Trump is selfish, egotistical, grandiose and belligerent. He says anything that's on his mind, no matter the harm it causes. He thinks only of himself. Clinton is generous, caring, empathetic and chooses her words carefully, knowing that words matter. You probably think she's a chronic liar, and possibly a serial murderer. I've witnessed the republican attempts to harm her public image for 25 years now, and I weigh the evidence of their bombastic accusations carefully. True, she has a habit of being secretive and privacy is very important to her, but the vast majority of the allegations that have been hurled at her have lacked merit. Ever since Mitt Romney lost, it's been obvious that the republican propaganda machine was geared to harm Clinton's public image. Prior to Romney's loss, that shit was aimed at Obama, but with Clinton being his obvious successor, the decision was made to attack her instead. They used the deaths of four men in Libya as an excuse to delve deep into her records. That act, imo, should be illegal. However, they write the laws, and they abused their power with little regard to the unforeseen consequences of it. Enter Trump. The republican party made a major mistake. They caused too much hatred to flourish in the public, hatred that eventually turned on them. Trump is using that hatred for personal gain. Clinton is fighting an uphill battle, one created by a concerted effort to harm her public image. Yeah, she's made mistakes, but I don't consider them to be of any great concern. My true concern is that she's too centrist, and would bargain with the very people who have so maliciously slandered her for decades. Enter Sanders. Sander's run has hopefully changed her position on some issues. The irony is that, despite all the effort that has gone into discrediting her, the people that implemented those plans are now beginning to understand that she's someone they could work with. My hope is that she tells them to go to hell, but I know she isn't going to do that. She's going to attempt to build bridges between the parties, and she is going to negotiate away some progressive plans that I wish she wouldn't. So it's not that I support her without pause. I consider her too right-leaning, too eager to sit down with enemies (republicans) and work with them. I fear she's going to water-down too many progressive goals, in order to gain support from people that are despicable (republicans).

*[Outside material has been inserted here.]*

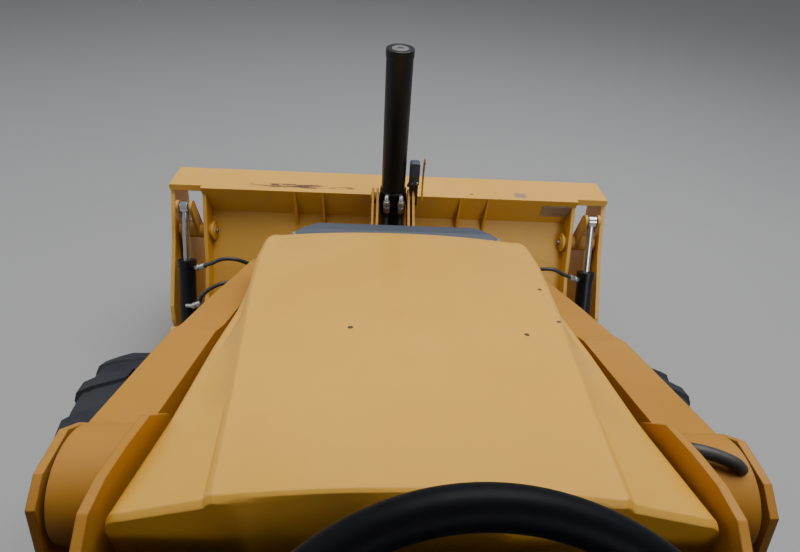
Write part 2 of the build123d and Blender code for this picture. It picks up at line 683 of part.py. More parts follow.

To herself About her Wall Street and Arab donors But not about anyone outside her family. Just look at her primary donors (Saudis) treatment of women. Elsewise she would wind up in jail She had better.
All that you write cannot change how America feels about her, and that will be her undoing. . . . She has already denied herself the presidency, but will not face that fact until after the results are in.
With a paper resume, Hillary is by far very qualified, probably the most qualified ever. She sunk herself. She did this. Not Republicans, not conspiracy theorists, not right wingers. The woman carries the stench of corruption. She stinks of corruption. She lies about lying about lies. I am a one issue voter. Supreme Court.
Oooooh, but it's a "vast right-wing conspiracy", dontcha know? That woman certainly is a paranoid conspiracy theorist. I'm not sure what really "qualifies" a person to be president, though. The quality I think is most important in a president is "leadership". I supposed she has, as you pointed out, a decent resume, but it doesn't really mean shit. I've known some college-educated idiots who couldn't find their way out of a paper bag. She doesn't possess any leadership qualities whatsoever. Not a single iota. She's never led as much as even a Girl Scout troop. She makes terrible decisions based solely on what she believes will benefit her personally. She can't handle her finances (she said she was "dead broke" when she left the White House). She's trusted by less than half the country. She's a career, establishment politician. She's a proven liar. No, these are not qualities that anyone should want in a leader regardless of the candidate's education or job history (of which Hillary has little). I'll take someone like Harry Truman over Hillary in a heartbeat. Truman didn't have much political background, but he possessed a ton of common sense. Common sense is necessary for a doing a good job in the presidency and Hillary has proven, time and again, that she doesn't possess the common sense God gave a pig. And, yes, I agree that the Supreme Court is the most important issue before us and why it's imperative that a Republican be elected. If Hillary is allowed to appoint the next Justice, the damage will last a generation... or more.
Pride yes, money no . . . I'm a conservative, remember? We don't like wasting money on unworthy causes.
I've been telling him the same thing for years. Most of the time, he doesn't hear me because his Internet is off because whoever is paying the bill for him (probably his mom/girlfriend) cuts him off. Either that or the snow is melting where he lives in Michigan and the water subsequently floods his mom's/girlfriend's basement that he's living in. You must realize that when you're dealing with Diqless1, you're not dealing with someone who's firing on all cylinders. He says he can travel in time (cue Twilight Zone theme song) and can predict the future. Strange that with all those superpowers, he hasn't made the world a better place.